The relevance of this topic to me is underscored by the fact that to make sure that Generali Group preserves its competitive edge, it has to ensure that its corporate governance rules, policies, and procedures are consistent with effective risk management and promote safe insurance undertakings at all levels. This reflective journal entry aims to explore how a system of corporate governance requirements can be used by the company’s benefit.

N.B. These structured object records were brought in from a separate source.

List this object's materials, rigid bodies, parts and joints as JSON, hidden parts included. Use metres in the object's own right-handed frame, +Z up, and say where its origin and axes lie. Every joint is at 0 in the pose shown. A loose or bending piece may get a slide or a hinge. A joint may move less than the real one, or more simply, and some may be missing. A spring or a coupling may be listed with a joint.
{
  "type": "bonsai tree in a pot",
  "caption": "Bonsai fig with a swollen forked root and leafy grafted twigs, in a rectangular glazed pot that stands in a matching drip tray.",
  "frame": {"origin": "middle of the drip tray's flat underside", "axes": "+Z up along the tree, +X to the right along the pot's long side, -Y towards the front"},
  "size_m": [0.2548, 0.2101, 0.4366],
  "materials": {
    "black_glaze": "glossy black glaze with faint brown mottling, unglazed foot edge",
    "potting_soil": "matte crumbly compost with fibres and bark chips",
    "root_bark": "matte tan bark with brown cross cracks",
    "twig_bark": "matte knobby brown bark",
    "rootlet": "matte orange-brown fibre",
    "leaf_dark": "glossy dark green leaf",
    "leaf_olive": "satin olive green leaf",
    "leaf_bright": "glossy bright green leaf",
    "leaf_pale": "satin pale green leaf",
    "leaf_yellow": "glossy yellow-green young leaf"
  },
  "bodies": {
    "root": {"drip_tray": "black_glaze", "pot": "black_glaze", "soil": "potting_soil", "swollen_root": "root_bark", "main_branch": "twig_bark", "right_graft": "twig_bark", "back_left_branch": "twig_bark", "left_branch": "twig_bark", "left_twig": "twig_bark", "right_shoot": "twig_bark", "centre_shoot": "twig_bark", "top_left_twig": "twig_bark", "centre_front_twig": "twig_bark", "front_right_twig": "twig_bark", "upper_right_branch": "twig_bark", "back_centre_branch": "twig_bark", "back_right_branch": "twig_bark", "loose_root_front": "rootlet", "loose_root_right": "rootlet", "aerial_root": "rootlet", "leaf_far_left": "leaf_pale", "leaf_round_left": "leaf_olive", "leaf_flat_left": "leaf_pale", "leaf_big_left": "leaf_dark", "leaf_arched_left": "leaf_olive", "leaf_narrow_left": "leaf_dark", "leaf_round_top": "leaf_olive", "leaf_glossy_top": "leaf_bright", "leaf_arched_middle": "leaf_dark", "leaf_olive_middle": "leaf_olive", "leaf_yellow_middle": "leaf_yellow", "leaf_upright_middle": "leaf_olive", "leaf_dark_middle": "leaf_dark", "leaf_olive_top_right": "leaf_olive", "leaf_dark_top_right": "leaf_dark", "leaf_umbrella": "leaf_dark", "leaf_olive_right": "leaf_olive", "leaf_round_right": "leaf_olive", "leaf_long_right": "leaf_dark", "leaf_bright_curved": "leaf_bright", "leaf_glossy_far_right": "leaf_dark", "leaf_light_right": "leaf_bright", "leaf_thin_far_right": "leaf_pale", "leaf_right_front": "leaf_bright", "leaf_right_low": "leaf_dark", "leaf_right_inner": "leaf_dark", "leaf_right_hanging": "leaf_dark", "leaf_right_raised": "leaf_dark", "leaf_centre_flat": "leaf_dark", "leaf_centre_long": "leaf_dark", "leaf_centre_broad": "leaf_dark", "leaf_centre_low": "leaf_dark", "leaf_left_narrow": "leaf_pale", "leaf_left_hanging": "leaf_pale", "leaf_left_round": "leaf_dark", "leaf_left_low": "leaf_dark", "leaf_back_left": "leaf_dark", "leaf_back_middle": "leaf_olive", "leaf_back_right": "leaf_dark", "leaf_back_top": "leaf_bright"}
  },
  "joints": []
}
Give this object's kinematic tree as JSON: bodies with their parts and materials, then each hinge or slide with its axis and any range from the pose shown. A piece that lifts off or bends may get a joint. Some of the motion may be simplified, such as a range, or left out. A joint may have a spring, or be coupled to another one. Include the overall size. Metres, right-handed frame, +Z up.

Key principles and issues raised within the Masterclass
The first key learning point is that corporate governance requirements can be used by governance, risk, and control (GRC) practitioners to drive change within their organizations. To engender support for GRC activities, it is necessary to make sure that they reduce costs and add value to a company (ICT 2016). It cannot be achieved without changing the behavior of individuals working at all levels of a firm. The change can be brought about by leaders espousing principles of authentic governance. Authentic corporate governance refers to “a systematic process of continuous gradual, and routine personal improvement, steering, and learning that lead to sustainable high personal performance and ethical personal excellence” (Rampersad & Hussain 2014, p. 5).
The main objective of authentic governance, which radically differs from traditional corporate governance concepts, is to achieve high corporate performance through personal change. Such change can help GRC leaders not only to meet compliance mandate but also to achieve sustainable development of their organizations. The following two models can be used to create a paradigm of a shift in a company, which will deliver a perpetual transformational process: ‘Be, Know, Do’ and ‘Pinpoint, Record and Reward.’
‘Be, Know, Do’ is a leadership model that can cultivate ethical behavior in a sustainable way (ICT 2016). The ‘Be’ principle of the model helps compliance specialists to determine which personal character attributes are associated with an effective GRC culture. The ‘Know’ principle is necessary for the identification of key GRC knowledge. The ‘Do’ principle emphasizes the action component of a compliance culture (ICT 2016).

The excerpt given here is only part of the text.